* _Problem statement_:
Where the word "hinge" occurs in a line, return that line.

[Records from a data source]
|---|

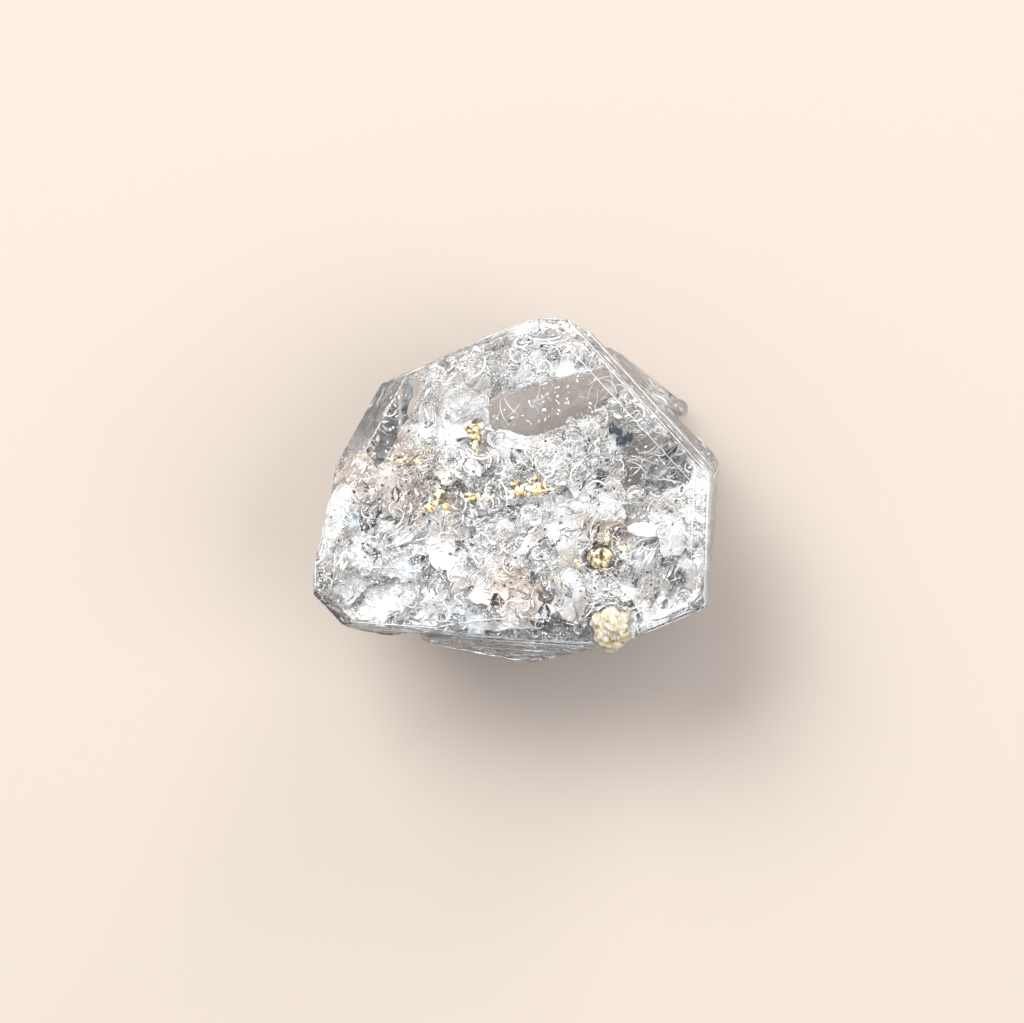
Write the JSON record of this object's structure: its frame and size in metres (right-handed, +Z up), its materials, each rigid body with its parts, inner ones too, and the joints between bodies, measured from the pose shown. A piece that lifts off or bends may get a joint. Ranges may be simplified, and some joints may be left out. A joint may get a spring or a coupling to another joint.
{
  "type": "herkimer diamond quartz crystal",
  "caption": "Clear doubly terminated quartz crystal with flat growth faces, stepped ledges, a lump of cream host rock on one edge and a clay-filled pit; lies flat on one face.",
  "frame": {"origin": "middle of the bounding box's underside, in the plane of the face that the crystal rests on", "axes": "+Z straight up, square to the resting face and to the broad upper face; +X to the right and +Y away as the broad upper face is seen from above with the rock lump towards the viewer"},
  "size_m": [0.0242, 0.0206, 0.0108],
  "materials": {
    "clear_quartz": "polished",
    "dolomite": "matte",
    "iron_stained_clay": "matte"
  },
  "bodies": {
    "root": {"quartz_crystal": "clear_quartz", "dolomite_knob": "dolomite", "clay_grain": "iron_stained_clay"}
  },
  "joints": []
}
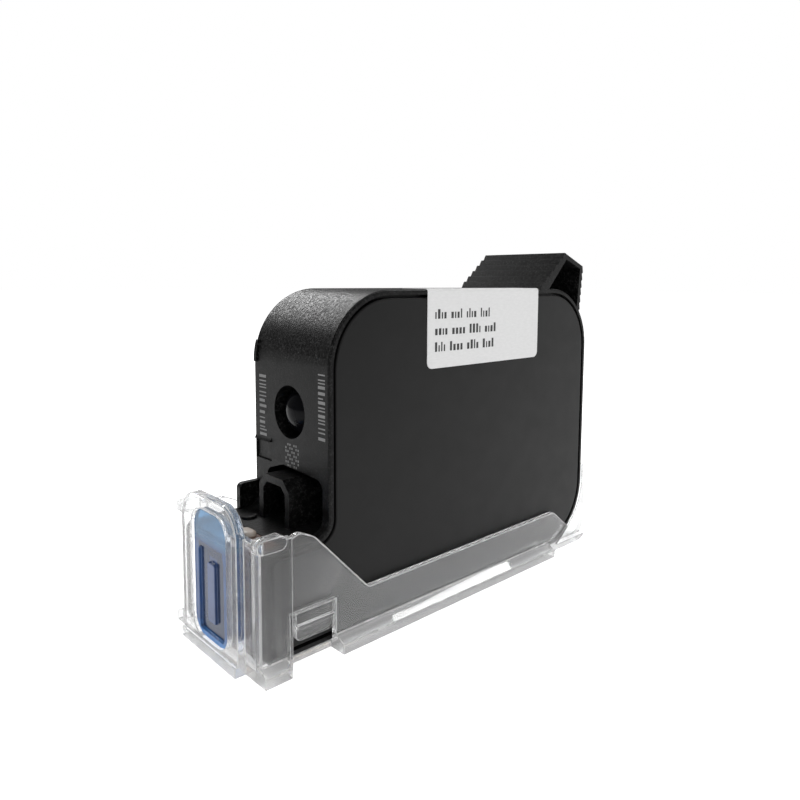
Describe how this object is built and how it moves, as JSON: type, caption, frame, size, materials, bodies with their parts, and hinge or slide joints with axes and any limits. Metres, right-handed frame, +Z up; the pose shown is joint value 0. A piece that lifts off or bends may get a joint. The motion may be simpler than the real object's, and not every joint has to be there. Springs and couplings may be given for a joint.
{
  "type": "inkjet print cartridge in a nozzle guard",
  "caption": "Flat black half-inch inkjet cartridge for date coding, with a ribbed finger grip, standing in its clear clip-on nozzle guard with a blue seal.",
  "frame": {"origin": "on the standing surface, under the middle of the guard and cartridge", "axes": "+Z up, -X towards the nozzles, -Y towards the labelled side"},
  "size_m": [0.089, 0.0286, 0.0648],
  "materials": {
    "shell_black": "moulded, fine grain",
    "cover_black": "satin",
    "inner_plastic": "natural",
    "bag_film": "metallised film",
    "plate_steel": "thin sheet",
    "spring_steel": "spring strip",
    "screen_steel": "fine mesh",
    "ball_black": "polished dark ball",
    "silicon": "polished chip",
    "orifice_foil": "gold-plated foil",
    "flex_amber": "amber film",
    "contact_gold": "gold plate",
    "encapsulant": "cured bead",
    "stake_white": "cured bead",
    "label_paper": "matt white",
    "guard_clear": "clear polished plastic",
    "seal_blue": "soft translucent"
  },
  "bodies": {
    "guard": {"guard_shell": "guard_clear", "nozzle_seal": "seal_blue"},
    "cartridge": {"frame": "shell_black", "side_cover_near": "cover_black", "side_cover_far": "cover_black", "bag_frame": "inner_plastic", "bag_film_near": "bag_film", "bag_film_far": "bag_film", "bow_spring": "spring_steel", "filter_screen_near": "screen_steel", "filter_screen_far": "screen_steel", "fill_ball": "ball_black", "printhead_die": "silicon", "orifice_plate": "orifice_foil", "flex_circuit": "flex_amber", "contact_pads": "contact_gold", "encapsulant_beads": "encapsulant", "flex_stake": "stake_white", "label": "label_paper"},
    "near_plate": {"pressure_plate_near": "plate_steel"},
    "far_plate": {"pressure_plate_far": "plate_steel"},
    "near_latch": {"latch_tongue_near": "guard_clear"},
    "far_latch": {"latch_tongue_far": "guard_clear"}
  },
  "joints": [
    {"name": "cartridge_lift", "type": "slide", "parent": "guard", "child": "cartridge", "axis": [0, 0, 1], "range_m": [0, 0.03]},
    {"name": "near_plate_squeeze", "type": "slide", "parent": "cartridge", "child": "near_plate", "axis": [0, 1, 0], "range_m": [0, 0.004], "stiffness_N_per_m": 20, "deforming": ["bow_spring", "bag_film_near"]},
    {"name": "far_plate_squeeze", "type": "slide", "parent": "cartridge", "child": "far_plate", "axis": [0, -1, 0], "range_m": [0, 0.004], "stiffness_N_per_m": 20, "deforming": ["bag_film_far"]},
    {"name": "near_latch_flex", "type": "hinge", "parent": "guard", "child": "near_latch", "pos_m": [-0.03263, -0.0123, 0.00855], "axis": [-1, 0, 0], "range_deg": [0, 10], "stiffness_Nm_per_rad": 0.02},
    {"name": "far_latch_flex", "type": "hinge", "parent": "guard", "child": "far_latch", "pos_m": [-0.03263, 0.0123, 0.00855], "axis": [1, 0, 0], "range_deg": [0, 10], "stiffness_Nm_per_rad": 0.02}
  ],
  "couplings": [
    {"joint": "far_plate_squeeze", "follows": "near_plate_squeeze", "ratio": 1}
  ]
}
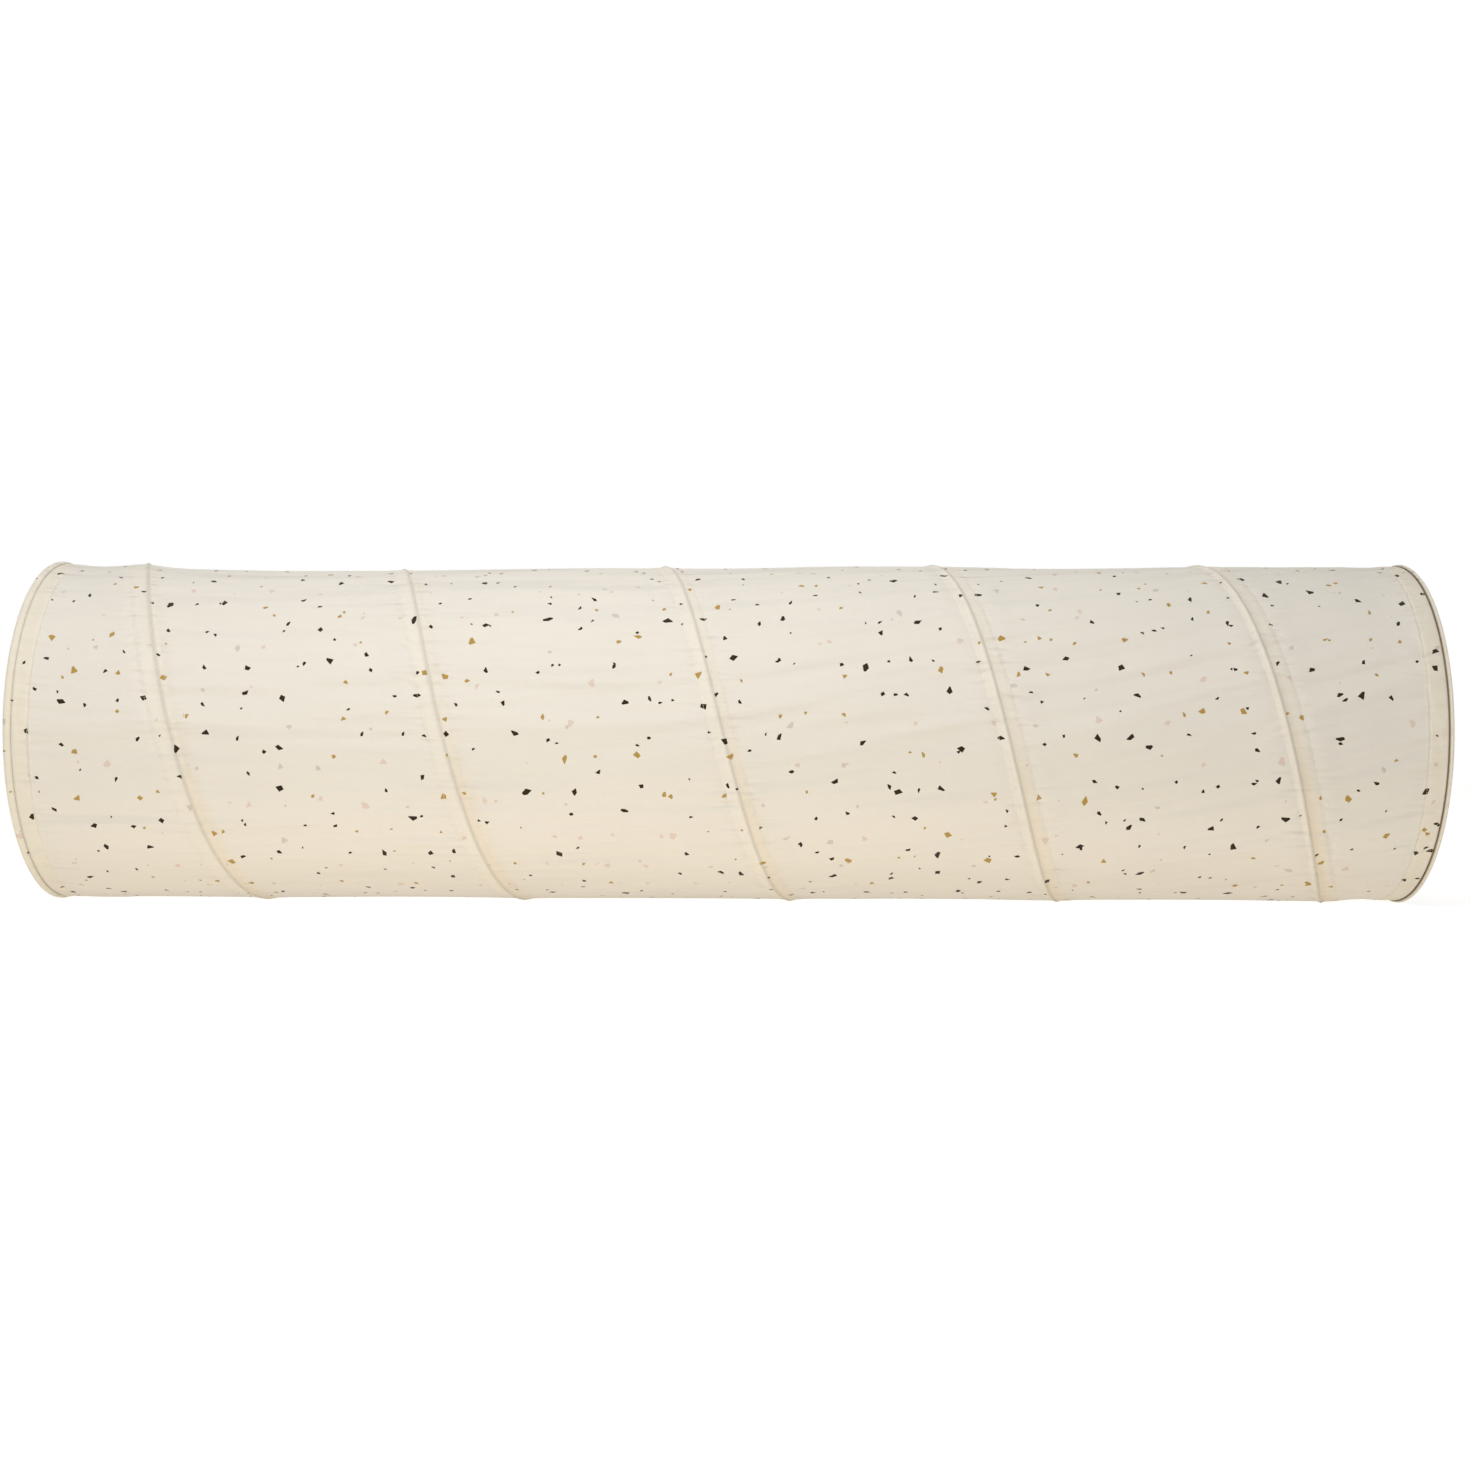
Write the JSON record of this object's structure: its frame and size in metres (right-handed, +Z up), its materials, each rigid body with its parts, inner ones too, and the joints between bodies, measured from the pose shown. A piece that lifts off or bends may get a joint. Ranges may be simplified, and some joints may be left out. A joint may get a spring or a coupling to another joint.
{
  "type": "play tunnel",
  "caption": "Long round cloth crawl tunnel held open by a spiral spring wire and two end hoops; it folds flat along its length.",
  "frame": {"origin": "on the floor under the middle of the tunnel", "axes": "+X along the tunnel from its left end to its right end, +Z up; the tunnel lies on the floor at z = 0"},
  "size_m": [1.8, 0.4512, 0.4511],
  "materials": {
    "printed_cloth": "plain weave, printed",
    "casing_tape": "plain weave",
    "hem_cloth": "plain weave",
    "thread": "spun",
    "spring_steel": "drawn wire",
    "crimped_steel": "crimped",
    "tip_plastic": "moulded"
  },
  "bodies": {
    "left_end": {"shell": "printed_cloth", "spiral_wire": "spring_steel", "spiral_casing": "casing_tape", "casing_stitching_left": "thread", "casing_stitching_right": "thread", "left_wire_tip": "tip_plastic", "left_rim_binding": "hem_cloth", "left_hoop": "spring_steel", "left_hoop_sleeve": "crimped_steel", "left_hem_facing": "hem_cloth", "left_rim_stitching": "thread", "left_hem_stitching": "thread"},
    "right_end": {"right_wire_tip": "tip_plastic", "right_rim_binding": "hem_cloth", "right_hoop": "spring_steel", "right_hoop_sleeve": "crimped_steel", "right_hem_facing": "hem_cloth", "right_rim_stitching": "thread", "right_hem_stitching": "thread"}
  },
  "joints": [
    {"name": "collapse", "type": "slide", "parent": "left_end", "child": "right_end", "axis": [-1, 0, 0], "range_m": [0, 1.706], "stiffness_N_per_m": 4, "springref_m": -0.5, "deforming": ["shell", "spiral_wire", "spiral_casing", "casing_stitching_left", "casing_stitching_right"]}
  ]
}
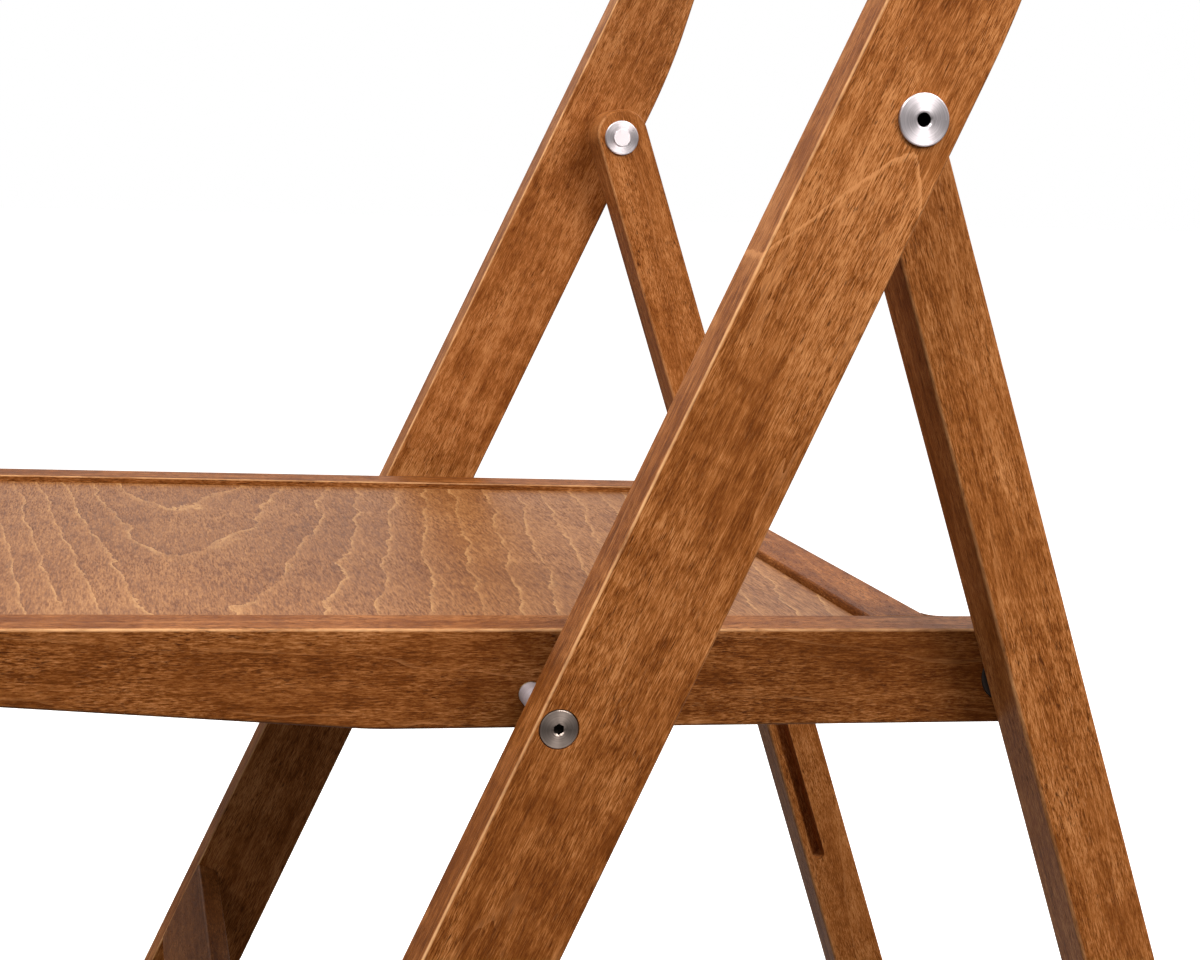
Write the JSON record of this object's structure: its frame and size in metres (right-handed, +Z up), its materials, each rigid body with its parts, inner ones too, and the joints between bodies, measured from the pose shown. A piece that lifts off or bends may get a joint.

|---|

* _Task result_:
Describe how this object is built and how it moves, as JSON: type, caption, frame, size, materials, bodies with their parts, and hinge or slide joints with axes and any limits. Metres, right-handed frame, +Z up; the pose shown is joint value 0. A piece that lifts off or bends may get a joint. The motion may be simpler than the real object's, and not every joint has to be there. Springs and couplings may be given for a joint.
    {"name": "near_latch_flex", "type": "hinge", "parent": "guard", "child": "near_latch", "pos_m": [-0.03263, -0.0123, 0.00855], "axis": [-1, 0, 0], "range_deg": [0, 10], "stiffness_Nm_per_rad": 0.02},
    {"name": "far_latch_flex", "type": "hinge", "parent": "guard", "child": "far_latch", "pos_m": [-0.03263, 0.0123, 0.00855], "axis": [1, 0, 0], "range_deg": [0, 10], "stiffness_Nm_per_rad": 0.02}